** start of Given information **

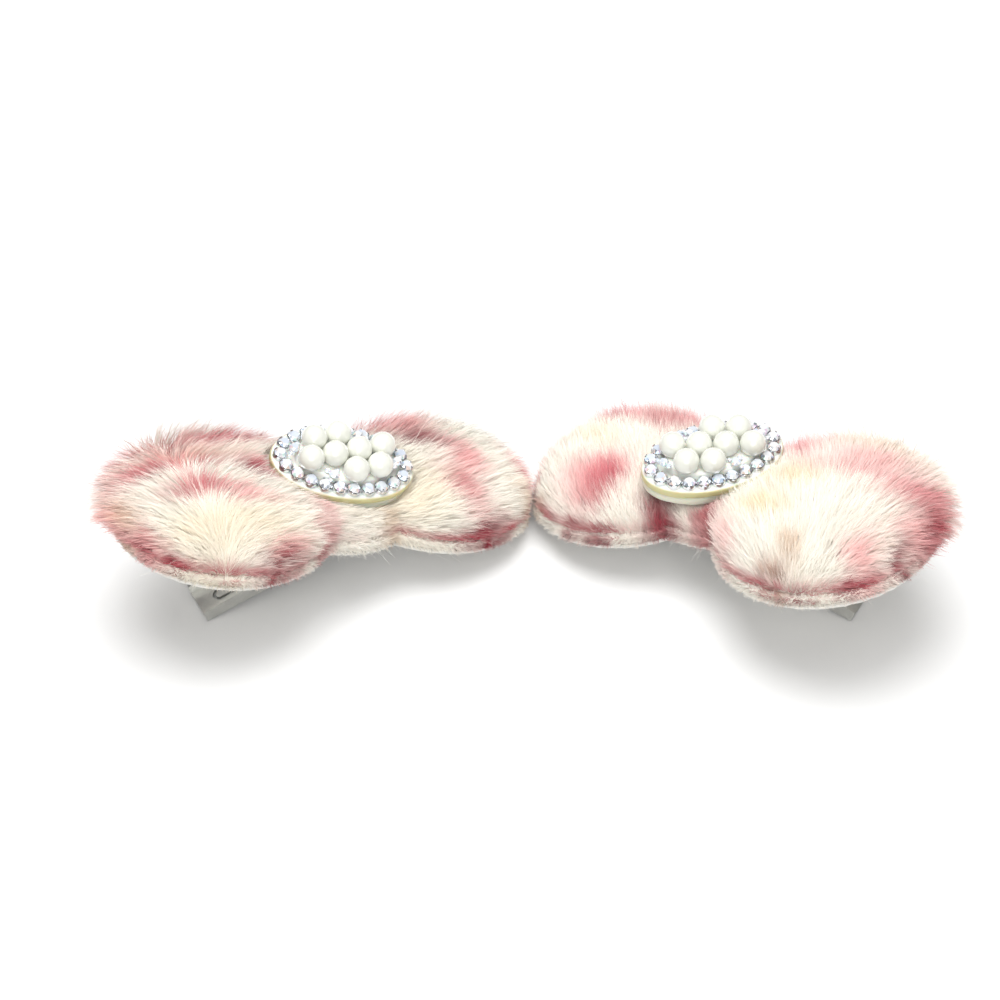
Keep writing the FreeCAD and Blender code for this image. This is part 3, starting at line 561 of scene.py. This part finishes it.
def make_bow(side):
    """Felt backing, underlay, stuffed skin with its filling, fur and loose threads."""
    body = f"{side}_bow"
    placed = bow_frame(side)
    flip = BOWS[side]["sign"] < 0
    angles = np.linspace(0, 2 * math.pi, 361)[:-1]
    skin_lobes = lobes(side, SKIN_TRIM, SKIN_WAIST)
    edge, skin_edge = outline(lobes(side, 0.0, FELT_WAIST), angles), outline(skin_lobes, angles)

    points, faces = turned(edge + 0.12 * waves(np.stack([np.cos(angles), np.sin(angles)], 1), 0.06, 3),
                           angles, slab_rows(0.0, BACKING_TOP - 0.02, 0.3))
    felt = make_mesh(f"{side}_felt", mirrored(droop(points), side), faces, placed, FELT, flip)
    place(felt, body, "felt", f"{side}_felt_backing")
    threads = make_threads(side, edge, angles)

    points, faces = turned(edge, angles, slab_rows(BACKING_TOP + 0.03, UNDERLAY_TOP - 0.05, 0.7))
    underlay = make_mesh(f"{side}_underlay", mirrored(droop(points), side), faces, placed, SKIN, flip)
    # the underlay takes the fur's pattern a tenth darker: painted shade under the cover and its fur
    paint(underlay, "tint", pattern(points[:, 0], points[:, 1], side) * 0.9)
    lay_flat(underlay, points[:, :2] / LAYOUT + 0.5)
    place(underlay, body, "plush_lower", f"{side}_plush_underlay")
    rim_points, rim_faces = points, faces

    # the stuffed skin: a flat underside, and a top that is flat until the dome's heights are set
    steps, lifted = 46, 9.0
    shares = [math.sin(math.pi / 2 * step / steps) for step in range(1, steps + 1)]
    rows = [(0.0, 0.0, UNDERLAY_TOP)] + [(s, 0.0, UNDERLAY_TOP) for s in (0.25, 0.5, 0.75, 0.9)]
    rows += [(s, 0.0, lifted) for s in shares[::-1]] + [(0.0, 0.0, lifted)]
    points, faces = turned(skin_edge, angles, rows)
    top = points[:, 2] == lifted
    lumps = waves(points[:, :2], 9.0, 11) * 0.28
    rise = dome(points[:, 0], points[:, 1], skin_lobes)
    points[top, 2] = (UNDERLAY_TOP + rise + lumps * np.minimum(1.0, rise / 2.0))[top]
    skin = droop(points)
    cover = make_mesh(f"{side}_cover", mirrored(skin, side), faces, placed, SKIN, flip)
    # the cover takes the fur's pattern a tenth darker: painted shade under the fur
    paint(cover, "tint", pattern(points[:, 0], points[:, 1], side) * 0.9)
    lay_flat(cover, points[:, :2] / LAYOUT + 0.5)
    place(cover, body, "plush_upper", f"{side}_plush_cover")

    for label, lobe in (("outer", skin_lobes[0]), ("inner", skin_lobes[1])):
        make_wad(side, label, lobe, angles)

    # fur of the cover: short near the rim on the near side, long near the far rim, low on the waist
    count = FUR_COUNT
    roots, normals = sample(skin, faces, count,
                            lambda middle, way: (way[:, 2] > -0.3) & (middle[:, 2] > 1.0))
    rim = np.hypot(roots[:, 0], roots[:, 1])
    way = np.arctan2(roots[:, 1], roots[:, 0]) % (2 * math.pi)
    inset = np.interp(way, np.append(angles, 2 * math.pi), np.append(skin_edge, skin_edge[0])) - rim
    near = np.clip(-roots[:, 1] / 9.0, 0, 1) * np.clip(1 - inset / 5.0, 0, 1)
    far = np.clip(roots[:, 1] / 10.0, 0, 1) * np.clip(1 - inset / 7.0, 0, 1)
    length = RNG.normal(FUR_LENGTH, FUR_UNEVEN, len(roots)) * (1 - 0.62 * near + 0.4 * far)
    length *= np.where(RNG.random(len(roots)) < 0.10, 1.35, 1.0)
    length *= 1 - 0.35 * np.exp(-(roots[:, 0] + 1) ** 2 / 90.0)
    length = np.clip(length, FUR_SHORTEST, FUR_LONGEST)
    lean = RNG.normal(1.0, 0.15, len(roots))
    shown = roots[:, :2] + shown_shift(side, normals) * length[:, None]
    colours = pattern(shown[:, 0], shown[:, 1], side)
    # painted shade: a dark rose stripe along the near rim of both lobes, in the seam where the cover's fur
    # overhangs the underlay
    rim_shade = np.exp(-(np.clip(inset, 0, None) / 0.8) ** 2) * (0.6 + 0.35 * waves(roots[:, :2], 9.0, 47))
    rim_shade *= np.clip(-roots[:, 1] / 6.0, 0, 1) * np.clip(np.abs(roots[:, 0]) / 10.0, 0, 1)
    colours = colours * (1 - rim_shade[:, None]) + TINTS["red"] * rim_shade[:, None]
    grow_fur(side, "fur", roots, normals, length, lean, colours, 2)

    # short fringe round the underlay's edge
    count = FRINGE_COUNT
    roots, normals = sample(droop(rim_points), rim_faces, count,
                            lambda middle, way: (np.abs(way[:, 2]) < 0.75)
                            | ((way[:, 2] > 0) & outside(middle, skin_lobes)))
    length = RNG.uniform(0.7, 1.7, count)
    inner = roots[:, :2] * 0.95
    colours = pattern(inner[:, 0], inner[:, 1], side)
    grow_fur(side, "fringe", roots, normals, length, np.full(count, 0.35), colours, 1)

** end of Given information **

_Stated task_
Extract the first line above and each line after it up to and including the one with "angles), outline(skin_lobes, angles)", please, exactly and with nothing else.

_Worked answer_
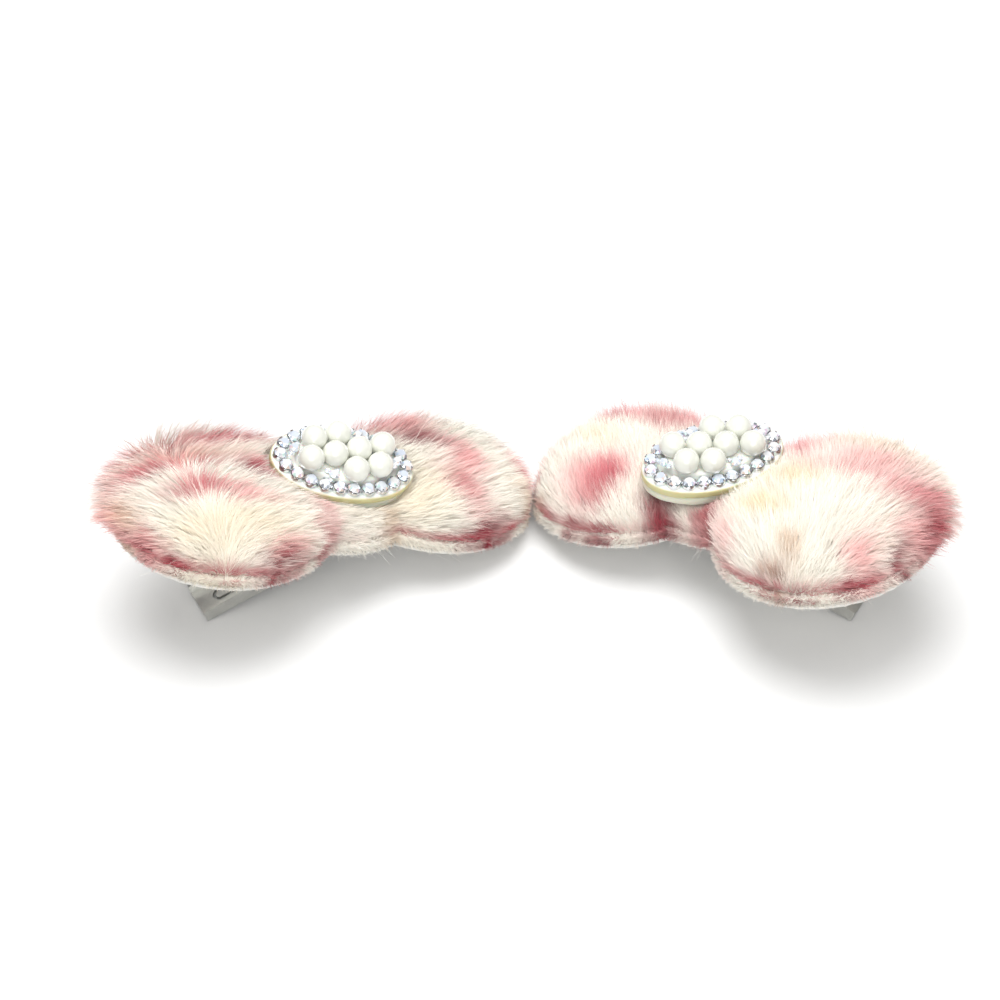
Keep writing the FreeCAD and Blender code for this image. This is part 3, starting at line 561 of scene.py. This part finishes it.
def make_bow(side):
    """Felt backing, underlay, stuffed skin with its filling, fur and loose threads."""
    body = f"{side}_bow"
    placed = bow_frame(side)
    flip = BOWS[side]["sign"] < 0
    angles = np.linspace(0, 2 * math.pi, 361)[:-1]
    skin_lobes = lobes(side, SKIN_TRIM, SKIN_WAIST)
    edge, skin_edge = outline(lobes(side, 0.0, FELT_WAIST), angles), outline(skin_lobes, angles)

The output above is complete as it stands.